Pass in your schema metadata and get back foreign key relationships — no heuristic guessing:

schema := map[string][]analysis.ColumnSchema{
    "customers": {
        {Name: "id", PGType: "bigint", IsPrimaryKey: true},
        {Name: "name", PGType: "text"},
    },
    "orders": {
        {Name: "id", PGType: "bigint", IsPrimaryKey: true},
        {Name: "customer_id", PGType: "bigint"},
    },
}

joins, _ := analysis.ExtractJoinRelationshipsWithSchema(
    "SELECT * FROM orders o JOIN customers c ON o.customer_id = c.id",
    schema,
)
// orders.customer_id → customers.id

DDL extraction

For CREATE TABLE parsing, see examples/ddl/.

Performance

With SLL prediction mode, postgresparser parses most queries in 70–350 µs with minimal allocations.
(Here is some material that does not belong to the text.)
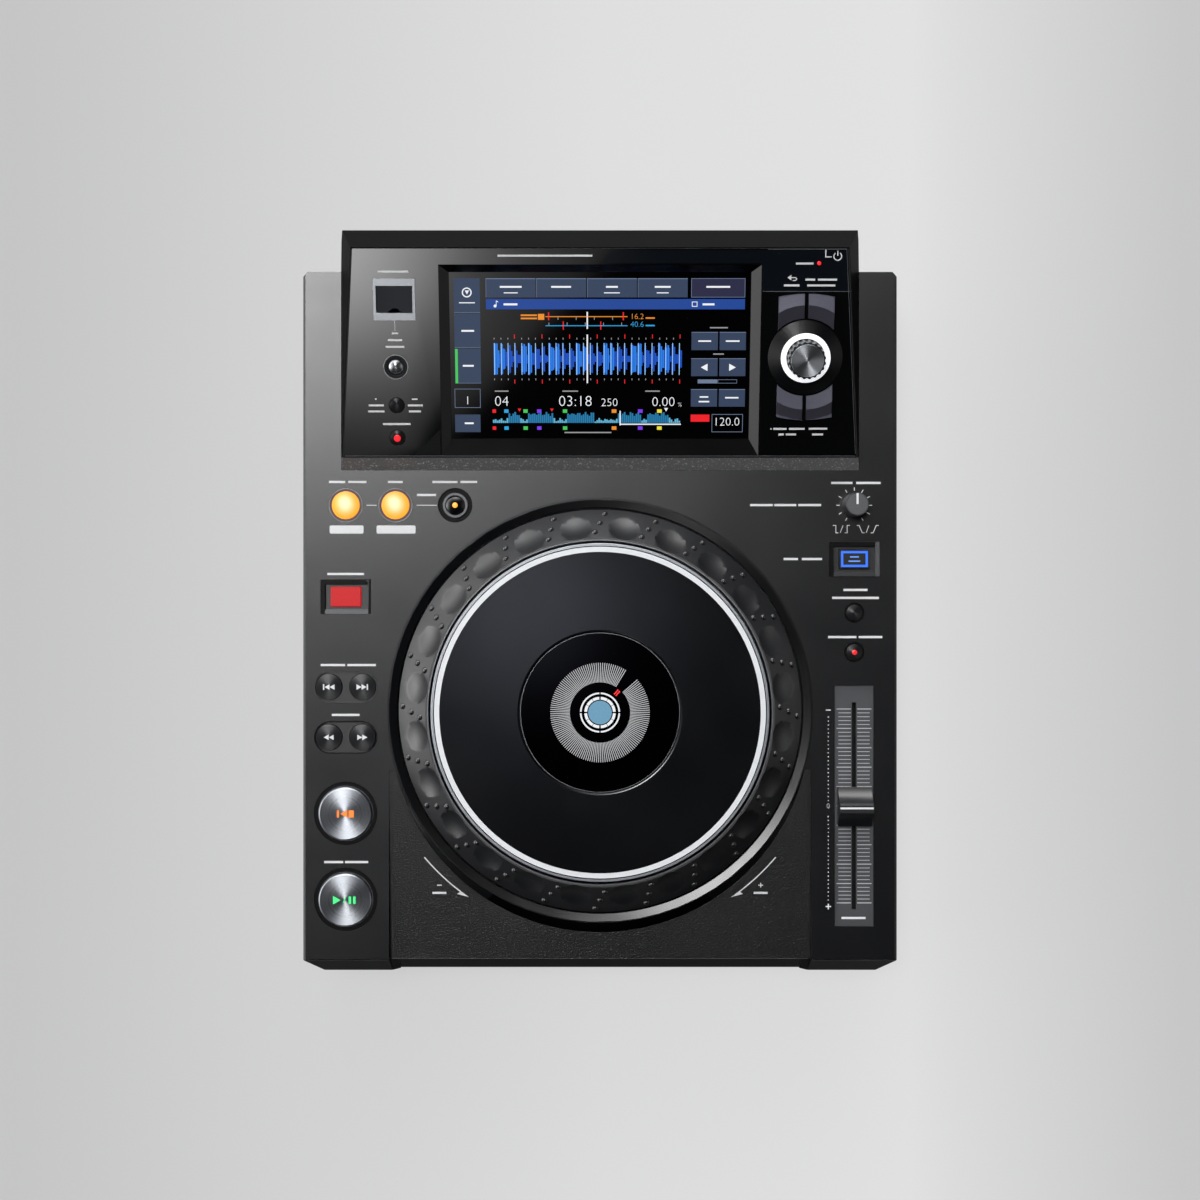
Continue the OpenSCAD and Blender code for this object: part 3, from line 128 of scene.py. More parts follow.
# ---- finishes ----

@dataclass(frozen=True)
class Bench:
    """A material in the making: its nodes, its surface shader and the point on the piece."""

    tree: bpy.types.NodeTree
    shader: Node
    spot: Socket

    def add(self, kind: str, settings: Optional[dict] = None, links: Optional[dict] = None) -> Node:
        """Adds one node to the material."""
        return add_node(self.tree, kind, settings, links)

    def noise(self, size: float, detail: float = 2.0, spot: Union[Node, Socket, None] = None) -> Node:
        """Adds noise whose patches are about a given size.

        Args:
            size: the patch size in millimetres.
            detail: how many finer layers it has.
            spot: what it reads instead of the point on the piece.

        Returns:
            Its node.
        """
        return self.add("TexNoise", {"Scale": 0.7 / (size * MM), "Detail": detail}, {"Vector": spot or self.spot})

    def feed(self, name: str, source: Node, output: Union[str, int]) -> None:
        """Links a node's output to an input of the shader."""
        self.tree.links.new(source.outputs[output], self.shader.inputs[name])

    def colour(self, value: Node, dark: str, light: str, name: str = "Base Color") -> None:
        """Feeds a colour of the shader from two tones and a grey value.

        Args:
            value: the grey value that mixes them.
            dark: the tone at 0.
            light: the tone at 1.
            name: the shader's input.
        """
        self.feed(name, self.add("Mix", {"data_type": "RGBA", 6: hex_linear(dark), 7: hex_linear(light)},
                                 {0: value}), 2)

    def roughness(self, value: Node, middle: float, spread: float) -> None:
        """Lets the roughness wander by a grey value.

        Args:
            value: the grey value.
            middle: the finish's own roughness.
            spread: the largest change to each side.
        """
        self.feed("Roughness", self.add("MapRange", {"To Min": middle - spread, "To Max": middle + spread},
                                        {"Value": value}), "Result")

    def bump(self, value: Node, height: float, strength: float = 1.0) -> None:
        """Bumps the surface by a grey value, where 1 is a peak.

        Args:
            value: the grey value.
            height: the height of a peak in millimetres.
            strength: the share of it that shows.
        """
        self.feed("Normal", self.add("Bump", {"Strength": strength, "Distance": height * MM},
                                     {"Height": value}), "Normal")


@dataclass(frozen=True)
class Finish:
    """A surface, named for its real material and how it was made.

    Every kind has a base colour, its roughness, how metallic it is, the size and height of its grain in
    millimetres, and how far its tone varies.
    """

    name: str
    colour: str
    roughness: float = 0.4
    metallic: float = 0.0
    grain: float = 0.5
    height: float = 0.02
    mottle: float = 0.12
    coat: float = 0.0
    specular: float = 0.5

    def make(self) -> bpy.types.Material:
        """Makes the material once and then shares it.

        Returns:
            The material.
        """
        found = bpy.data.materials.get(self.name)
        if found:
            return found
        material = bpy.data.materials.new(self.name)
        material.use_nodes = True
        tree = material.node_tree
        tree.nodes.clear()
        shader = add_node(tree, "BsdfPrincipled", {
            "Base Color": hex_linear(self.colour), "Roughness": self.roughness,
            "Metallic": self.metallic, "Coat Weight": self.coat, "Specular IOR Level": self.specular})
        add_node(tree, "OutputMaterial", links={"Surface": shader})
        self.dress(Bench(tree, shader, add_node(tree, "TexCoord").outputs["Object"]))
        return material

    def tone(self, share: float) -> str:
        """Returns the base colour made lighter or darker by a share."""
        parts = [int(self.colour[i:i + 2], 16) for i in (1, 3, 5)]
        return "#" + "".join(f"{max(0, min(255, round(c * (1 + share)))):02x}" for c in parts)

    def grained(self, bench: Bench, value: Node, spread: float) -> None:
        """Lets the tone, the roughness and the height follow one grey value.

        Args:
            bench: the material in the making.
            value: the grey value.
            spread: how far the roughness wanders.
        """
        bench.colour(value, self.tone(-self.mottle), self.tone(self.mottle))
        bench.roughness(value, self.roughness, spread)
        bench.bump(value, self.height)

    def dress(self, bench: Bench) -> None:
        """Adds the detail: here an even grain."""
        self.grained(bench, bench.noise(self.grain), 0.04)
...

The IR extraction layer accounts for only ~3% of CPU — the rest is ANTLR's grammar engine, which SLL mode keeps fast.

See the Performance Guide for benchmarks, profiling results, and optimization details.

Examples

See the examples/ directory:

  • basic/ — Parse SQL and inspect the IR
  • analysis/ — Column usage, WHERE conditions, JOIN relationships
  • ddl/ — Parse CREATE TABLE / ALTER TABLE plus DELETE command metadata
  • multi_statement/ — Correlate ParseSQLAll output back to each input statement and detect failures (Query == nil)
  • sll_mode/ — SLL prediction mode for maximum throughput

Grammar

Built on ANTLR4 grammar files in grammar/. To regenerate after modifying:

antlr4 -Dlanguage=Go -visitor -listener -package gen -o gen grammar/PostgreSQLLexer.g4 grammar/PostgreSQLParser.g4

Compatibility

This is an ANTLR4-based grammar, not PostgreSQL's internal server parser. Some edge-case syntax may differ across PostgreSQL versions. If you find a query that parses in PostgreSQL but fails here, please open an issue with a minimal repro.

ParseSQL processes the first SQL statement for backward compatibility. For multi-statement input, use ParseSQLAll; to enforce exactly one statement, use ParseSQLStrict.

License

Apache License 2.0 — see LICENSE for details.